$d$-Auslander-Reiten sequences in subcategories

Francesca Fedele

Published 2018-08-08Version 1

Let $\Phi$ be a finite dimensional algebra over an algebraically closed field. Kleiner described the Auslander-Reiten sequences in a precovering extension closed subcategory $\mathcal{X}\subseteq\text{mod }\Phi$. If $X\in\mathcal{X}$ is an indecomposable such that $\text{Ext}^1(X,\mathcal{X})\neq 0$ and $\sigma X$ is the unique indecomposable direct summand of the $\mathcal{X}$-cover $g:Y\rightarrow D\text{Tr } X$ such that $\text{Ext}^1(X,\sigma X)\neq 0$, then there is an Auslander-Reiten sequence in $\mathcal{X}$ of the form \begin{align*} \epsilon: 0\rightarrow \sigma X\rightarrow X'\rightarrow X\rightarrow 0. \end{align*} Moreover, when $\text{End } (X)$ modulo the morphisms factoring through a projective is a division ring, Kleiner proved that each non-split short exact sequence of the form \begin{align*} \delta: 0\rightarrow Y\rightarrow Y'\xrightarrow{\eta} X\rightarrow 0 \end{align*} is such that $\eta$ is right almost split in $\mathcal{X}$, and the pushout of $\delta$ along $g$ gives an Auslander-Reiten sequence in $\text{mod }\Phi$ ending at $X$. In this paper, we give higher dimensional generalisations of this.
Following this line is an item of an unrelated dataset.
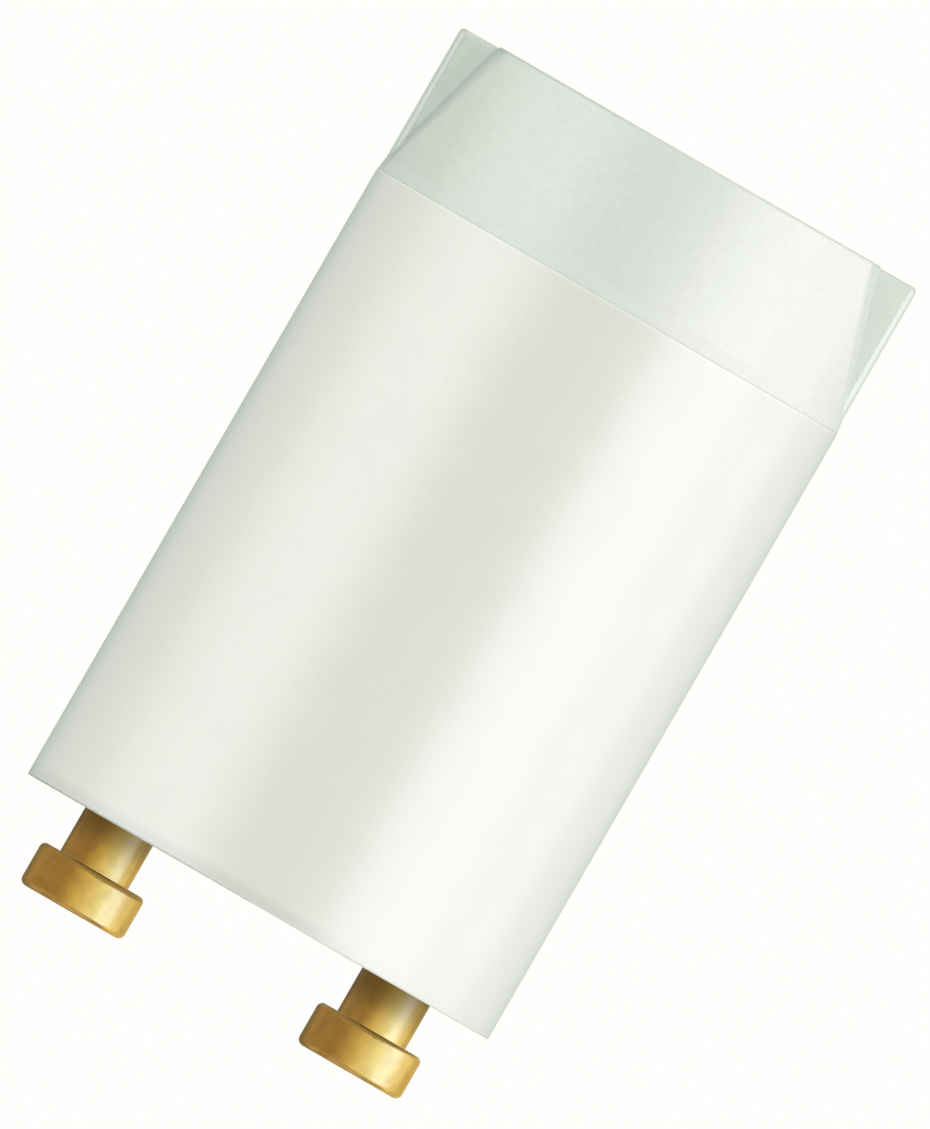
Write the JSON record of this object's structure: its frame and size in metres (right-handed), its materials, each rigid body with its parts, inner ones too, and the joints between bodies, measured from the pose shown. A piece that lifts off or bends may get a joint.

Let $d\geq 1$ be an integer. A $d$-cluster tilting subcategory $\mathcal{F}\subseteq\text{mod }\Phi$ plays the role of a higher $\text{mod }\Phi$. Such an $\mathcal{F}$ is a $d$-abelian category, where kernels and cokernels are replaced by complexes of $d$ objects and short exact sequences by complexes of $d+2$ objects. We give higher versions of the above results for an additive ''$d$-extension closed'' subcategory $\mathcal{X}$ of $\mathcal{F}$.